The Shop’s “How Could This Happen?” Routine

This is where the story got messy, because the shop didn’t go straight into apology mode. They went into confusion mode, which can look a lot like denial when you’re the person whose car is shaking. The counter guy said something along the lines of, “That shouldn’t cause that much shudder,” which is a wild sentence to say out loud next to an AWD SUV with mismatched rolling diameters.

She pointed out the obvious: it started right after they touched it. The employee’s tone stayed weirdly upbeat, like the mismatch was just a quirky little oopsie that could be handled with a quick swap. He offered to rebalance the tires first, which felt like someone offering a Band-Aid for a broken tooth.

At that point she asked for a manager, not because she wanted to go full scorched-earth, but because she could feel the conversation sliding into “we’ll try some things and see.” She didn’t want experiments on a drivetrain that was already complaining. She wanted them to admit the fundamental mistake and make it right before anything else got worse.

The manager came over and did the same sidewall-reading routine, except with more hesitation. He tried to frame it as a mix-up in inventory—two tires that look similar on the rack, a tech grabbing the wrong one, the system maybe listing something weird. None of that changed the fact that her AWD SUV had left the shop with two different size tires installed, and then immediately started shuddering like it was being dragged over rumble strips.

The Quiet Panic About What It Did to the Drivetrain

Once the mistake was acknowledged, the mood shifted. Not into full accountability, but into a kind of cautious “let’s fix the tires and hope that’s all it is.” She was stuck in that uncomfortable spot where the shop wanted to treat it like a simple correction, while she was thinking about center differentials, transfer cases, and the kind of damage that doesn’t show itself until weeks later.

She asked the question anyone in her position would ask: if the drivetrain got stressed by mismatched tires, who’s on the hook? The manager didn’t give a clean answer. He said they’d replace the incorrect tire with the correct size, and that should solve the problem, and the rest sounded like verbal fog—careful words that avoided anything resembling a promise.

They put the SUV back on a lift and swapped the oddball tire for the right one. While she waited, she kept replaying the shudder in her head, wondering how long she’d driven it like that and whether “not that far” actually mattered. A drivetrain doesn’t care if it was only a few miles if the conditions were bad enough, and she knew that in the same gut-level way you know when you’ve dropped your phone a little too hard.
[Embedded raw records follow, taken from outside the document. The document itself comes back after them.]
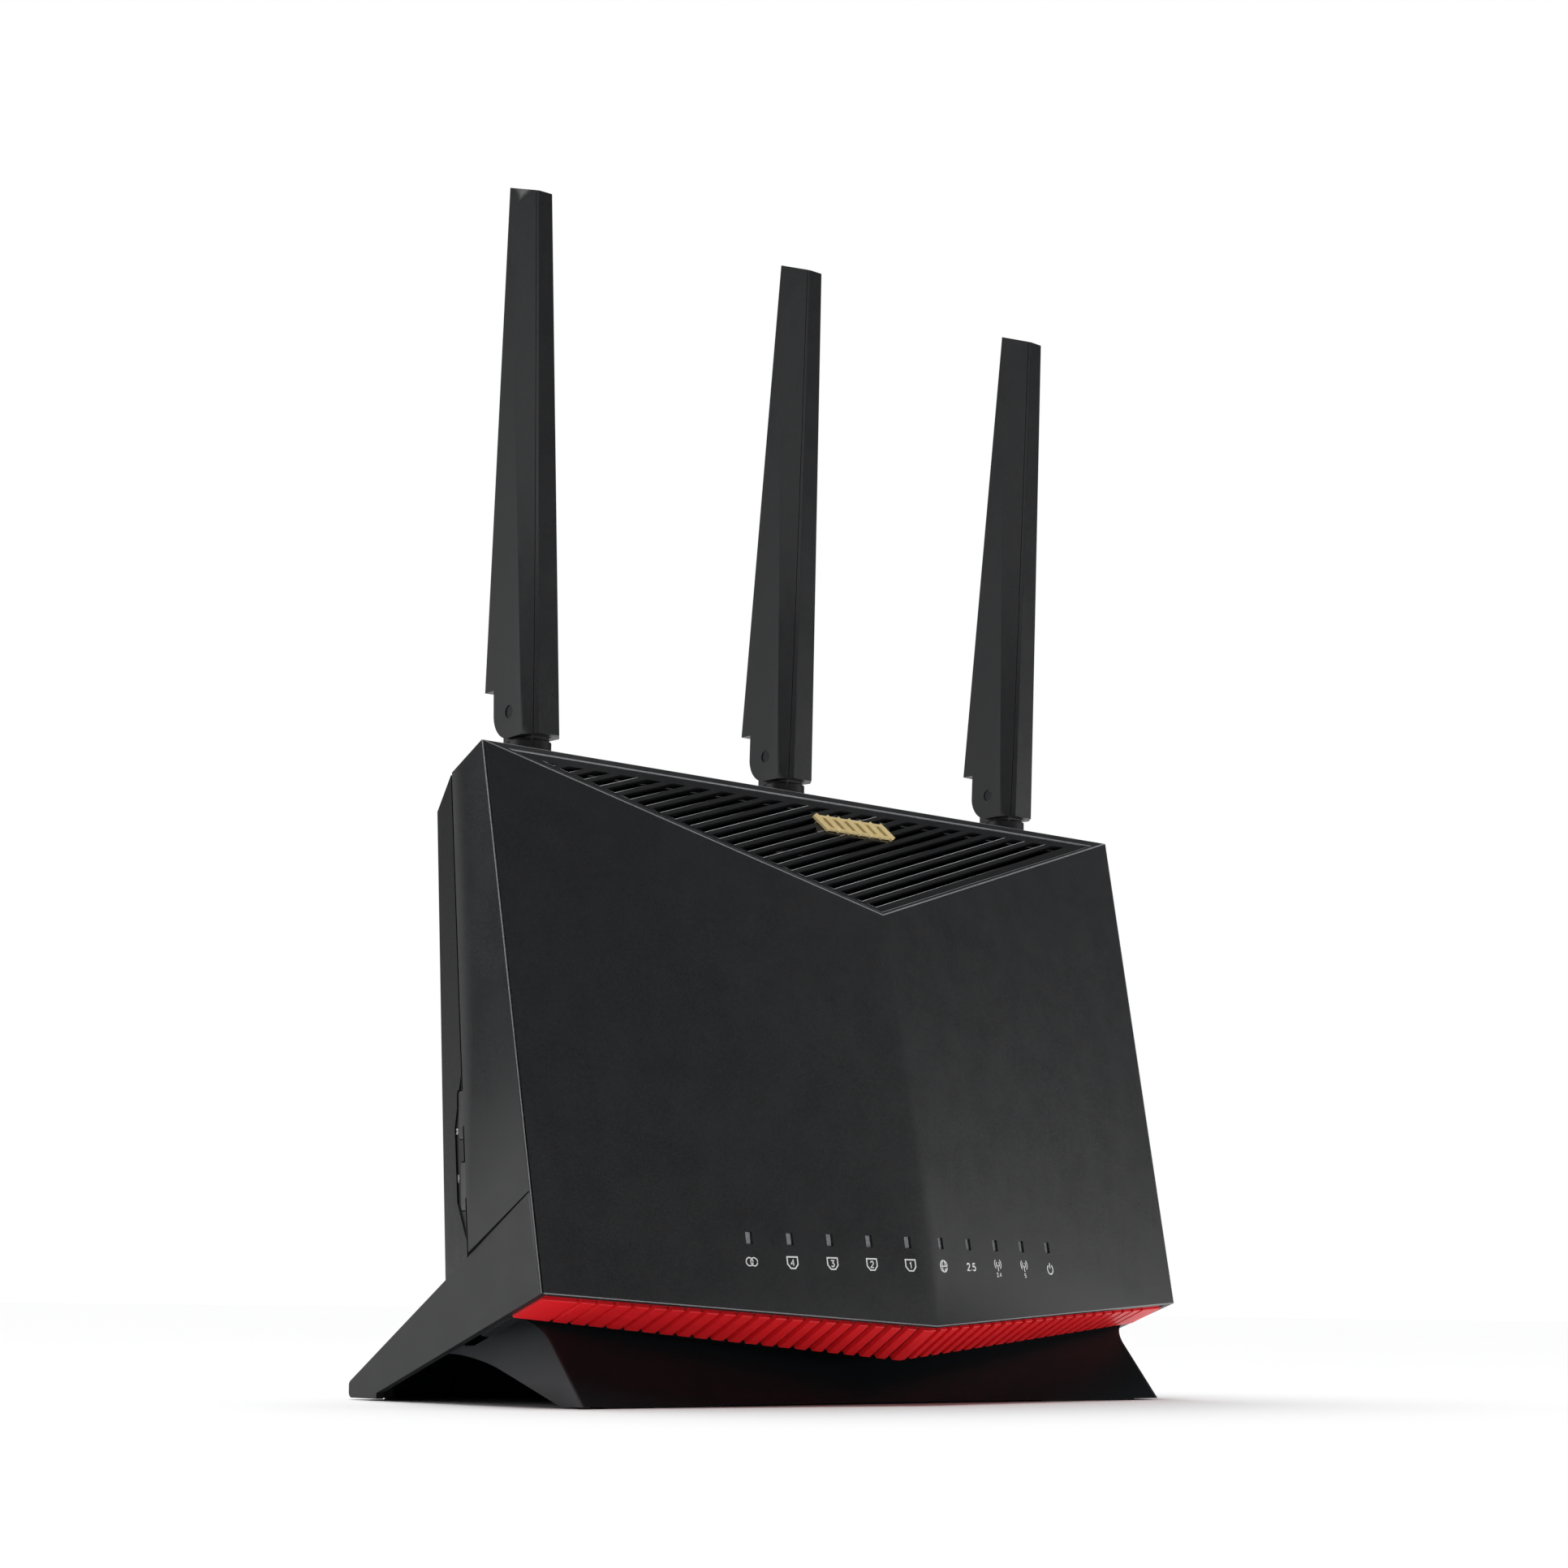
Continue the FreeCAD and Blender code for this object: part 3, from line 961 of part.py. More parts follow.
def lead(x):
    """Return one aerial lead: straight runs joined by tangent arcs."""
    pts = [V(x, AERIAL_Y, SHAFT_END_Z - 0.5), V(x, AERIAL_Y, 139.0), V(x, PLUG_Y, 130.0),
           V(x, PLUG_Y, PLUG_Z + 2.0)]
    edges, start = [], pts[0]
    for before, at, after in zip(pts, pts[1:], pts[2:]):
        to, away = at - before, after - at
        turn = to.getAngle(away)
        cut_back = 0.45 * min(to.Length, away.Length)
        to.normalize()
        away.normalize()
        first, last = at - to * cut_back, at + away * cut_back
        radius = cut_back / math.tan(turn / 2)
        bisector = away - to
        bisector.normalize()
        middle = at + bisector * (radius / math.cos(turn / 2) - radius)
        edges += [Part.makeLine(start, first), Part.Arc(first, middle, last).toShape()]
        start = last
    edges.append(Part.makeLine(start, pts[-1]))
    path = Part.Wire(edges)
    profile = Part.Wire(Part.makeCircle(LEAD_R, pts[0], pts[1] - pts[0]))
    return path.makePipeShell([profile], True, False)


export("aerial_leads", Part.makeCompound([lead(side * AERIAL_X) for _, side, _, _ in AERIALS]))
export("aerial_lead_plugs", Part.makeCompound([
    box(side * AERIAL_X - 1.6, side * AERIAL_X + 1.6, BOARD_BACK, BOARD_BACK + 2.6,
        PLUG_Z - 2.0, PLUG_Z + 2.0) for _, side, _, _ in AERIALS]))

for name, shape in sorted(made.items()):
    b = shape.BoundBox
    print(f"{name:28s} solids {len(shape.Solids):3d}  volume {shape.Volume / 1000:8.3f} cm3  "
          f"y {b.YMin:7.2f} {b.YMax:7.2f}  z {b.ZMin:7.2f} {b.ZMax:7.2f}")
print(len(made), "nodes")
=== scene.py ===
import json
import math
import bmesh
import bpy
from mathutils import Matrix, Vector


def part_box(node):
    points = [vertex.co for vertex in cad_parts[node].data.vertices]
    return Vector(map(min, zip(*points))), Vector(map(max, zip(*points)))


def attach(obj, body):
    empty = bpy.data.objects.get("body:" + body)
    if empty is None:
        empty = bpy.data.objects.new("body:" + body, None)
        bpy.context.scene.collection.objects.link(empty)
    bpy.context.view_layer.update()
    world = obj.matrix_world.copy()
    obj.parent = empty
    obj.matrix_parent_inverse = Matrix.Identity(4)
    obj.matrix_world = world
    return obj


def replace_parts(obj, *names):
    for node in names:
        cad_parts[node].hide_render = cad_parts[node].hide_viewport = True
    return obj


# The looks of a free-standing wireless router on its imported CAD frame.  Metres,
# origin on the table, +X to the right end, +Y to the back, +Z up.  The outlines of
# the trim, the printed marks and the badge are in millimetres, and are brought to
# metres by MM where they become points of a mesh.

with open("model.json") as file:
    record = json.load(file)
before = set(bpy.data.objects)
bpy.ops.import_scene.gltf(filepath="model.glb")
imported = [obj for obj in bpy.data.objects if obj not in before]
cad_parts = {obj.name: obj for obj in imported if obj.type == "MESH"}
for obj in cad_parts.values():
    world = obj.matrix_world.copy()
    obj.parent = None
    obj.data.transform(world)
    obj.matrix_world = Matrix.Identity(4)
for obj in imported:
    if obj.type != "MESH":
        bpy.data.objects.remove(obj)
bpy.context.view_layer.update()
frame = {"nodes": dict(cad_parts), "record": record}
nodes = frame["nodes"]
scene = bpy.context.scene
MM = 0.001


# ------------------------------------------------------------------------ camera
CAMERA_AT = (-0.5985, -0.6233, 0.0251)
CAMERA_YAW = math.radians(43.31)       # turned from +Y towards +X
CAMERA_PITCH = math.radians(9.57)      # looking up
CAMERA_ROLL = math.radians(0.72)
CAMERA_LENS = 71.2                     # millimetres
CAMERA_SENSOR = 36.0                   # millimetres across
CAMERA_CLIP = (0.05, 60.0)

camera_data = bpy.data.cameras.new("camera")
camera_data.lens = CAMERA_LENS
camera_data.sensor_width = CAMERA_SENSOR
camera_data.clip_start, camera_data.clip_end = CAMERA_CLIP
camera = bpy.data.objects.new("camera", camera_data)
scene.collection.objects.link(camera)
forward = Vector((math.sin(CAMERA_YAW) * math.cos(CAMERA_PITCH),
                  math.cos(CAMERA_YAW) * math.cos(CAMERA_PITCH), math.sin(CAMERA_PITCH)))
level_right = Vector((math.cos(CAMERA_YAW), -math.sin(CAMERA_YAW), 0.0))
level_up = level_right.cross(forward)
right = level_right * math.cos(CAMERA_ROLL) + level_up * math.sin(CAMERA_ROLL)
up = right.cross(forward)
turn = Matrix((right, up, -forward)).transposed()
camera.matrix_world = Matrix.Translation(CAMERA_AT) @ turn.to_4x4()
scene.camera = camera


# --------------------------------------------------------------------- materials
FLOW_SIZE = 28 * MM             # broad mottling of moulded plastic
PATCH_SIZE = 9 * MM             # patches of slightly different gloss
WEAR_AND_HIGHLIGHT_RADIUS = 0.4 * MM          # how far the paler edges reach: partly wear, partly painted highlight
GRAIN_DEPTH = 0.05 * MM
SPECK_SHADE = 1.5               # how much paler the grain's peaks are
WEAR_AND_HIGHLIGHT_SHADE = 2.6                # how much paler the edges are: partly wear, partly painted highlight
SCRATCH_SIZE = 0.6 * MM
SCRATCH_DEPTH = 0.02 * MM
TARNISH_SIZE = 6 * MM
METAL_WORN_RADIUS = 0.25 * MM
TRACKS_PER_METRE = 220.0
TRACK_GAP = 0.06
TRACK_DEPTH = 0.03 * MM
MASK_CLOUDS = 7 * MM            # uneven thickness of the solder mask
MASK_GLOSS = 2 * MM             # and its uneven gloss
EDGE_DOT = (0.86, 0.995)        # agreement of face and rounded normal at an edge and on a flat


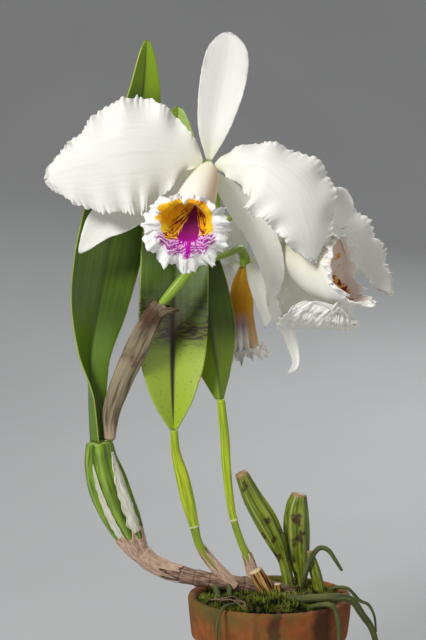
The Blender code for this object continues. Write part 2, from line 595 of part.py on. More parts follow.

When they handed the keys back, the shop acted like the crisis was over. The manager’s posture loosened, like the solution was clean and contained. She took it for a cautious test drive, and the shudder seemed reduced—maybe gone—but it’s hard to trust your senses when you’ve just spent an hour arguing that a problem exists.

She drove home with that tense, listening posture people get when they’re trying to hear new noises. Every tiny vibration felt suspicious. Every slight change in road texture felt like a warning. And even if the SUV behaved, the part that stuck with her wasn’t just the mistake—it was how long it took for them to stop treating her like she was being dramatic and actually look at the one thing they should’ve checked before the wheels ever left the ground.

Because the unresolved tension wasn’t whether they could swap a tire. It was whether they’d already put invisible wear into an AWD system that’s expensive, complicated, and famously unforgiving—and whether the same shop that acted “shocked” by a mismatched size was going to be anywhere to be found if that shudder came back a month later with a bill attached.